Melbourne Metro in Australia has launched a new campaign to promote safety around metro rail lines. It involves an amazing little animation, with a very catchy little song. The video is a memorable 3 and a half minute long animated music video, that uses black humor and a repeated phrase to sell the final point of “Be careful while waiting for your train”.

This is all part of the The Dumb Ways To Die campaign which is being executed across a number of social mendia channels.
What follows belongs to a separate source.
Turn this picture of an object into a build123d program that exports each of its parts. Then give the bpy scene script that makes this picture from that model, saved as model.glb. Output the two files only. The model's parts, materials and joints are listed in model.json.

While the campaign centers on the YouTube music video (which has been viewed over 16 million times globally in just one week), the campaign is fully integrated across all media channels.

The YouTube video links to the other Dumb Ways To Die campaign aspects: The Tangerine Kitty – “Dumb Ways To Die” song is available for download from iTunes or you can listen to it on Soundcloud here. Dumb Ways To Die has a Tumblr site which features related animated gifs available for download and features the headline “Don’t do any of these OK? Especially the train ones”.  All of these are tied to or point back to The Dumb Ways to Die website which ties together the entire campaign

The integrated campaign centers around shareable content, and leverages platforms like Tumblr, Soundcloudand iTunes to help spread awareness about safety. These 3 platforms in turn support the YouTube campaign which banks on viral distribution to help spread the word.

This is a great campaign from Melbourne Metro with the potential to save lives across the world since the problem is universal world wide.